Head teacher Alistair McKenzie told Eagle he believes it is one of the fastest climbs in secondary school ratings in such a short period of time countrywide. 

He puts it down to the commitment of staff, students and parents, who fought to raise standards, as well as help from the broader community, including the Guildford Education Partnership (GEP Academies), with the support of Guildford Borough Council, the University of Surrey and the Royal Grammar School Guildford.

Mr McKenzie had been in the job for just eight weeks when Ofsted inspectors visited on December 6 and 7 2016 - he describes it as "a baptism of fire for any new head, it would be fair to say."

In an interview this week, he told Eagle what had gone wrong in the lead up to the inspection: "They (the inspectors) felt as they were walking around that the quality of work students were producing in lessons wasn't of sufficient strength, they felt student behaviour was patchy, and that as a result students were not making the progress they should be."

He said in the aftermath staff, students and parents rallied together: "Whenever anyone makes a judgement, it can make people feel bad about themselves. But we very quickly as a collective group decided we wanted to change that... It gives you an incredible sense of urgency and togetherness, that you are all making a journey together because it is so important to everyone."

He told us the biggest challenge facing the school body "was a mindset. If you've been told by people that you're not good enough, it's very hard to change practices - both teachers and students - in order to be doing things that are more effective."

"But I have fantastic teachers and fantastic children here, and they just needed confidence, and change, and they wanted change that allowed them to be more successful."

The school went on to implement big changes, such as doing away with five one hour lessons a day, which Mr McKenzie said did not leave enough time for learning as students had to spend time walking to different classes,  and replacing them with three 100 minute lessons.

He said students completed a lot more work in that time, and felt like they were learning a lot more - which improved their engagement and effort levels, and ultimately their outcomes.

Teachers too felt the benefit, as they were able to spend more time with students and give feedback.

Another aspect of improvement the school worked on was behaviour. The school drew up a list of seven non-negotiable requirements, including uniform rules, and each week reported to students in assembly how they were doing.

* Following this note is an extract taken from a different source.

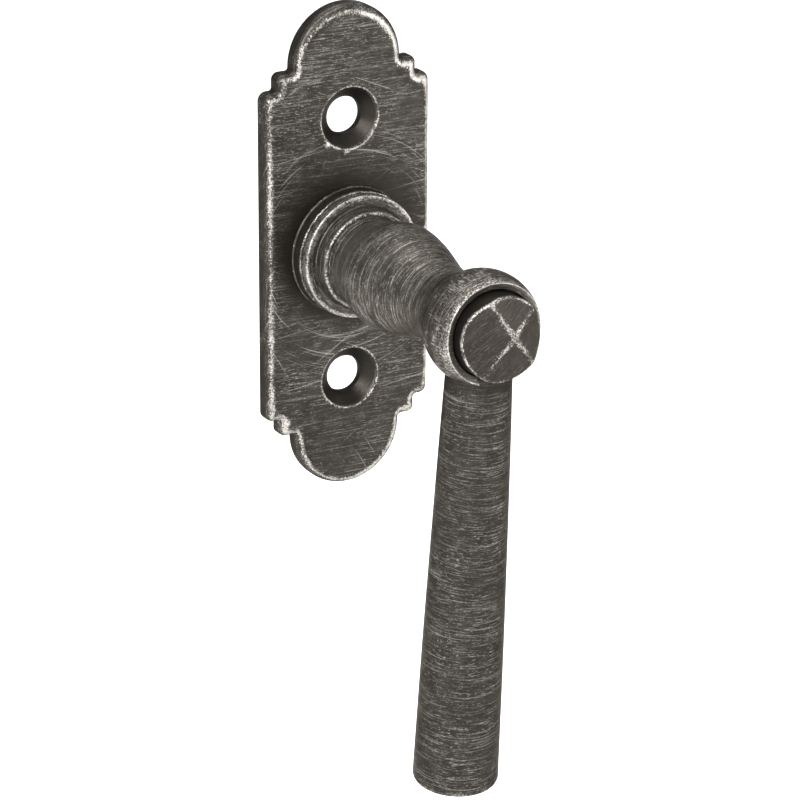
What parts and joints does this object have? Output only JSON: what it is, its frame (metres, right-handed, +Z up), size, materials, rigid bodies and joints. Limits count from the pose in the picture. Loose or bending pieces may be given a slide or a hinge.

He said students noticed how incidents were decreasing quite rapidly - which in turn made them feel good about themselves.

And he said they focussed on the quality of teaching: "We stopped testing children constantly and gave space to teach them. So we only assess them twice a year.  It means far less time is spent worrying about what marks people got, and more time is spent on the quality of work produced."

He said it had an immediate impact: "It felt like a different school, very quickly."

kings college Guildford

The school had another inspection in July, during the final week of term, where they found it a very different place.

Mr McKenzie said the best thing for him during that visit was the number of pupils who went up to the inspectors and told them about how well they were doing and how proud they were of their school.

The report issued afterwards rated it 'Good' overall, commending the school for its leadership, the quality of teaching, and the personal development, welfare and behaviour of its students.

Mr McKenzie said he is hugely proud of his school and the children and staff: "I'm mostly proud of what I see walking around the school every day, and seeing the work the children are doing....the external validation is important but it's what happens every day in school that really matters."